Take Wednesday’s start. In the third inning, he got Camparo to check his swing on another sinker, but baseball is gonna baseball, and Camparo’s bat made contact with the ball by accident. The ball dribbled down the third base line slowly enough that Camparo reached first safely and he somehow got to third on a 74-mph single. When Zach Neto then hit a humpback line drive, Leo Rivas deliberately let it drop right in front of his glove in an attempt to try to turn two. If that had worked, the inning would have ended, but Neto’s contact was so weak (59.8 mph) that the defense couldn’t get the second out. Instead, Camparo crossing the plate from third counted for a run. It was a frustrating sequence of events, and Hancock lost it a little, walking the next batter on four pitches.
This is where Hancock has gotten into trouble in the past. Particularly during his time in AA, a couple bad things would quickly turn into Hancock shell shock, and the whole inning would spiral. But on Wednesday, Hancock showed a new maturity, recovering to get a weak grounder, which ended the inning and allowed him to cruise through another two frames. Asked after the game about what he’s learned, he said, “You just have to keep attacking, keep throwing strikes. You can’t fall behind guys. You get a couple baserunners, give up a couple hits here and there, your only option is to just keep going after them, trust your stuff and try to make the best pitches you can.”

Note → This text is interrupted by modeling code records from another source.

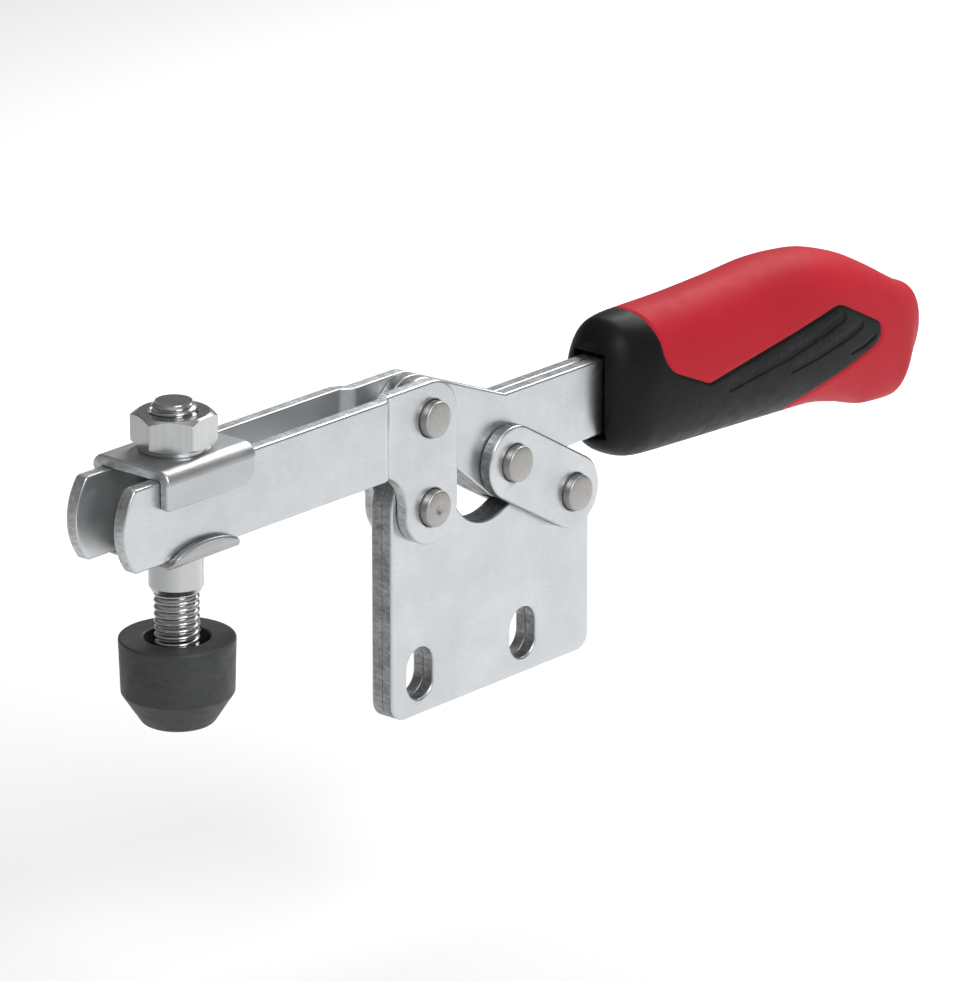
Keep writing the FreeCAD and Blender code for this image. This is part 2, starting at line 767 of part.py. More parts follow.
def make_all():
    """Every sub-part of the clamp, in the order of assembly."""
    lever_pivot = ("0", "lever_pivot_rise")
    knee = ("knee_x", "knee_z")
    link_pivot = ("link_pivot_x", "-link_pivot_drop")
    parts = []
    for name, side in SIDES.items():
        parts.append(make_base_plate(f"base_plate_{name}", side))
        parts.append(make_arm_plate(f"arm_plate_{name}", side))
        parts.append(make_lever_plate(f"lever_plate_{name}", side))
        parts.append(make_link(f"link_{name}", side))
    parts.append(make_pin("main_pin", "0", "0", dimple=True))
    parts.append(make_pin("lever_pin", *lever_pivot))
    parts.append(make_pin("knee_pin", *knee, waist=True))
    parts.append(make_pin("link_pin", *link_pivot))
    parts.append(make_bush("main_bush", "0", "0"))
    parts.append(make_bush("lever_bush", *lever_pivot))
    parts.append(make_bush("link_bush", *link_pivot))
    parts.append(make_screw())
    parts.append(make_nut())
    parts.append(make_saddle())
    parts.append(make_flanged_washer())
    parts.append(make_collar())
    parts.append(make_cap())
    parts.extend(make_grip())
    return parts


def export(parts):
    """Refuse any failed object or broken shape, then write one file for each sub-part."""
    doc.recompute()
    for item in doc.Objects:
        if "Invalid" in item.State or "Error" in item.State:
            raise ValueError(f"{item.Label} did not build")
    for part in parts:
        if part.Shape.isNull() or not part.Shape.isValid():
            raise ValueError(f"{part.Label} has no sound shape")
    os.makedirs("parts", exist_ok=True)
    for part in parts:
        part.Shape.exportStep(f"parts/{part.Label}.step")
        print(part.Label, len(part.Shape.Solids), round(part.Shape.Volume, 1))


fill_sheet()
export(make_all())
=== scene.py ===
import json
import math

import bmesh
import bpy
import numpy as np
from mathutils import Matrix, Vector


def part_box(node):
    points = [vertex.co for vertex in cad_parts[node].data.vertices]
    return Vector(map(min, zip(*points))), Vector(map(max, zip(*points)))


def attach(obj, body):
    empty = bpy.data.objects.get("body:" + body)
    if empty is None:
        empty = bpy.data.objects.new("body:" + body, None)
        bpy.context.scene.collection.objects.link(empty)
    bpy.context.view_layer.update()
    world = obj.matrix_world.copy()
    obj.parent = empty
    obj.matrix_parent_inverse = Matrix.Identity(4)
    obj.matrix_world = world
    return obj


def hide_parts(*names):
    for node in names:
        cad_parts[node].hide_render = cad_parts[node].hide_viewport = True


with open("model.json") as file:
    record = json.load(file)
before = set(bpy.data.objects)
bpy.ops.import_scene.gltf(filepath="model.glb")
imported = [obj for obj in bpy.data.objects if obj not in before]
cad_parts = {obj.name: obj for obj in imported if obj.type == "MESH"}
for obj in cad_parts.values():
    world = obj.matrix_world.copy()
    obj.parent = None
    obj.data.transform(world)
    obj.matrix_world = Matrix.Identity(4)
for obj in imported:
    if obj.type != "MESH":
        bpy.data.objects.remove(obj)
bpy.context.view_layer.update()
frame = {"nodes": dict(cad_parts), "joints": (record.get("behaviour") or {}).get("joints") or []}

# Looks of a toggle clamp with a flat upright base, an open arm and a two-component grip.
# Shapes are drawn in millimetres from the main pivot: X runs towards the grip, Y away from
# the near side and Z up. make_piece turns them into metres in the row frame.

MM = 0.001
JOINTS = {joint["name"]: joint for joint in frame["joints"]}
MAIN_PIVOT = Vector(JOINTS["arm_pivot"]["pos_m"])


def from_main(point):
    """Millimetres from the main pivot of a point in the row frame."""
    return (Vector(point) - MAIN_PIVOT) / MM


def middle(node):
    low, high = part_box(node)
    return from_main((low + high) / 2)


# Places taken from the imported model
LEVER_PIVOT = from_main(JOINTS["lever_pivot"]["pos_m"])
LINK_PIVOT = from_main(JOINTS["link_pivot"]["pos_m"])
KNEE = middle("knee_pin")
SCREW = middle("clamping_screw")
SIDES = {"near": -1, "far": 1}

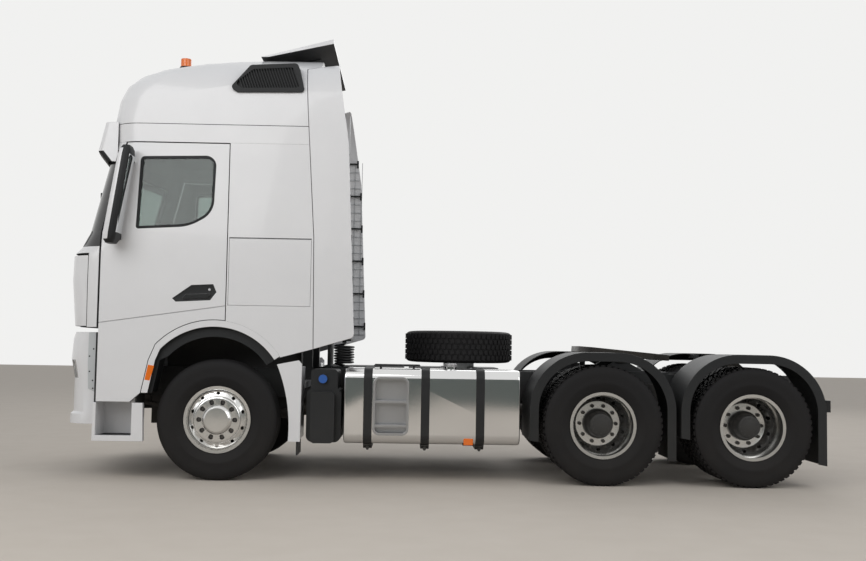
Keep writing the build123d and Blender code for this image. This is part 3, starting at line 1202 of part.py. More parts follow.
with BuildPart() as side_fairings:
    add(fairing_skin(FAIRING_THICKNESS, 0.0))
keep(side_fairings, "side_fairings")

# Roof deflector on its struts.
with BuildPart() as roof_deflector:
    with BuildSketch(Plane.XZ) as blade:
        with BuildLine():
            Polyline((FRONT_AXLE_X - 262, BUMP_TOP_Z + FIT), (FRONT_AXLE_X - 940, 4092), (FRONT_AXLE_X - 944, 4048),
                     (FRONT_AXLE_X - 330, BUMP_TOP_Z + FIT), close=True)
        make_face()
    extrude(amount=900, both=True)
    for side in (1, -1):
        with BuildSketch(Plane.XZ.offset(-side * 480)) as strut:
            with BuildLine():
                Polyline((FRONT_AXLE_X - 360, BUMP_TOP_Z + FIT), (FRONT_AXLE_X - 420, BUMP_TOP_Z + FIT), (FRONT_AXLE_X - 800, 4010),
                         (FRONT_AXLE_X - 740, 4010), close=True)
            make_face()
        extrude(amount=15, both=True)
keep(roof_deflector, "roof_deflector")

# Sun visor ahead of the windscreen's top edge.
VISOR_HALF = 1165.0
VISOR_WALL = 12.0
VISOR_BOW = 5000.0
VISOR_CORNER = 60.0
VISOR_REAR_X = FRONT_AXLE_X + 965.0
# Height of each visor section and its set-back behind the foremost panel
VISOR_SECTIONS = ((2845.0, 274.0), (2942.0, 195.0), (3205.0, 255.0))


def visor_hull(inset):
    """The visor's outline as a solid, inset from its outer skin."""
    sections = []
    for z, setback in VISOR_SECTIONS:
        front_x = FRONT_AXLE_X + FRONT_OVERHANG - setback - inset
        sections.append(
            plan_section(z, front_x, VISOR_HALF - inset, FRONT_AXLE_X + 700, VISOR_CORNER - inset,
                         VISOR_BOW - inset)
        )
    with BuildPart(mode=Mode.PRIVATE) as hull:
        loft(sections, ruled=True)
    return hull.part


with BuildPart() as sun_visor:
    add(visor_hull(0.0))
    add(visor_hull(VISOR_WALL), mode=Mode.SUBTRACT)
    with Locations((VISOR_REAR_X + 300, 0, 3020)):
        Box(600, 2600, 600, mode=Mode.INTERSECT)
    add(cab_hull(-FIT), mode=Mode.SUBTRACT)
    for bracket_y in (-1060, -500, 500, 1060):
        with BuildPart(mode=Mode.PRIVATE) as stay:
            with Locations((FRONT_AXLE_X + 1140, bracket_y, 3110)):
                Box(400, 30, 60)
            add(visor_hull(VISOR_WALL), mode=Mode.INTERSECT)
            add(roof_hull(-FIT), mode=Mode.SUBTRACT)
        add(stay.part)
keep(sun_visor, "sun_visor")

# Beacons on the roof's shoulders.
BEACON_X = FRONT_AXLE_X + 500.0
BEACON_Y = 600.0
with BuildPart() as beacons:
    for side in (1, -1):
        with Locations((BEACON_X, side * BEACON_Y, 3815)):
            Cylinder(62, 70)
        with Locations((BEACON_X, side * BEACON_Y, 3895)):
            Cylinder(50, 110)
    add(roof_hull(-FIT), mode=Mode.SUBTRACT)
keep(beacons, "beacons")

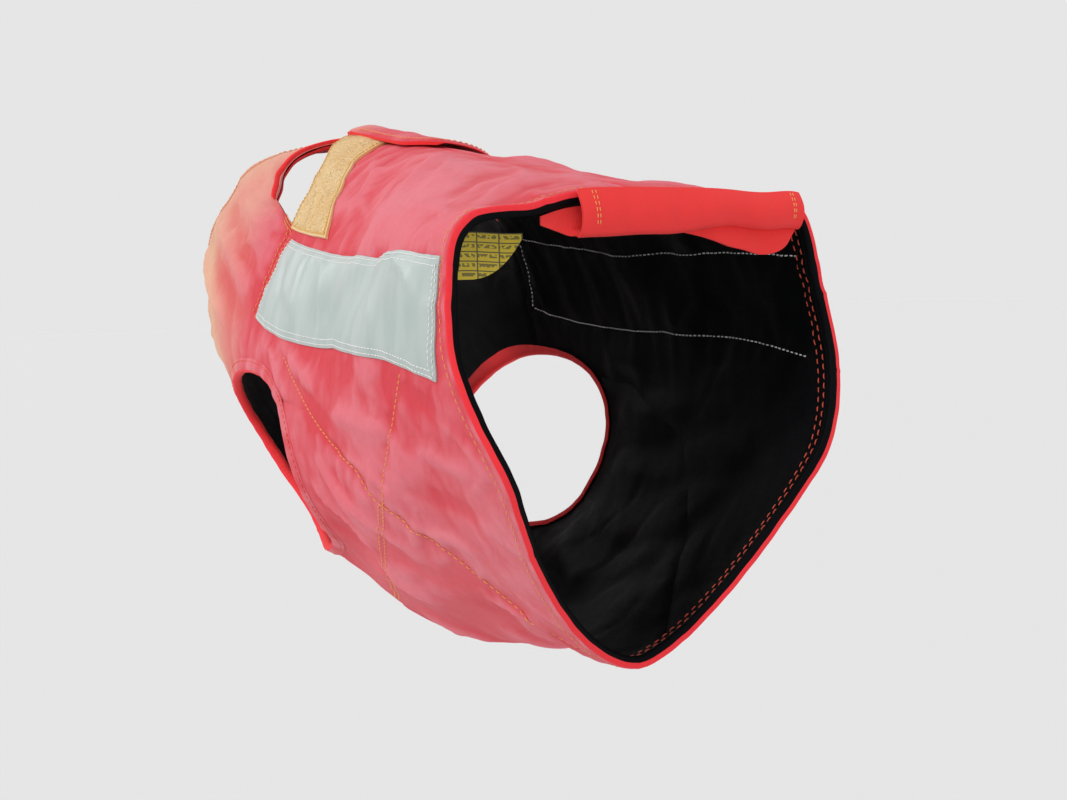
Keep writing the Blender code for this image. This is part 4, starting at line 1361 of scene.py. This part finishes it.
class VestColours(bpy.types.PropertyGroup):
    """Colours of the cloths and threads."""
    # The next two colours: the outer cloth with a painted highlight on its ridges, and with painted
    # shade in its creases; the cloth's height mixes them.
    ridge: tint("Ridge", "Outer cloth on its ridges", (0.80, 0.175, 0.215))
    painted_shade_red: tint("Trough", "Outer cloth down in its creases", (0.73, 0.060, 0.082))
    # Painted sheen, in paler patches laid at random.
    painted_sheen: tint("Pale", "Outer cloth where it has faded", (0.81, 0.33, 0.38))
    # Painted warm light on the shoulder, towards the neck.
    painted_warm_light: tint("Peach", "Outer cloth towards the neck", (0.80, 0.47, 0.32))
    lining: tint("Lining", "Padded lining", (0.0012, 0.0016, 0.0024))
    # Painted sheen on the lining, in random patches.
    lining_painted_sheen: tint("Lining light", "Lining where it is rubbed", (0.0030, 0.0037, 0.0048))
    binding: tint("Binding", "Leg bindings", (0.92, 0.040, 0.040))
    binding_dark: tint("Binding dark", "Between the binding's ribs", (0.80, 0.020, 0.028))
    edge: tint("Edge", "Turned edges", (0.86, 0.030, 0.050))
    flap: tint("Flap", "Flap at the tail", (0.82, 0.043, 0.043))
    tape: tint("Tape", "Reflective tape", (0.41, 0.48, 0.46))
    # Painted sheen, in streaks along the reflective tape.
    tape_painted_sheen: tint("Tape light", "Reflective tape on its ridges", (0.52, 0.57, 0.555))
    tape_rose: tint("Tape rose", "Cloth colour thrown back by the tape", (0.52, 0.46, 0.46))
    tape_dark: tint("Tape dark", "Between the tape's beads", (0.32, 0.40, 0.375))
    loop: tint("Loop", "Loop tape", (0.76, 0.48, 0.17))
    loop_light: tint("Loop light", "Loop tape, raised nap", (0.82, 0.60, 0.28))
    loop_dark: tint("Loop dark", "Loop tape, between its loops", (0.70, 0.40, 0.12))
    label: tint("Label", "Size label", (0.78, 0.58, 0.015))
    label_ink: tint("Label ink", "Print of the size label", (0.10, 0.09, 0.02))
    orange_thread: tint("Orange thread", "Topstitching", (0.90, 0.34, 0.10))
    white_thread: tint("White thread", "Sewing of the reflective tape", (0.92, 0.92, 0.90))
    red_thread: tint("Red thread", "Sewing along the hem", (0.80, 0.10, 0.05))
    yellow_thread: tint("Yellow thread", "Sewing of the loop tape", (0.85, 0.50, 0.07))
    floor: tint("Floor", "Floor and backdrop", (0.774, 0.774, 0.774))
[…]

Certainly, there’s still aspects of his game for Hancock to unlock. Having upgraded his east-west profile with the sinker-sweeper, I’d like to see him do the same on the north-south axis, which is where you miss more bats. He’s got the right pitches for it with a four-seamer/change up combo. And he’s commanding his change up as well as anyone in the game right now:
But to really take advantage of this, I’d like to see more four-seamers on the top rail, and even above the zone, whereas so far he’s been landing them just below the letters. That should make the pitch better all on its own, since a high fastball would take advantage of low arm slot to create a flatter vertical approach angle. But combine that too with playing off the change up, and his four-seamer could really start getting guys swinging under and over the ball, adding strikeouts to his weak contact generation. If he pulls that off on top of the improved horizontal pitches and his matured mound presence, you just might start to see his starts look like a Hancock cake walk.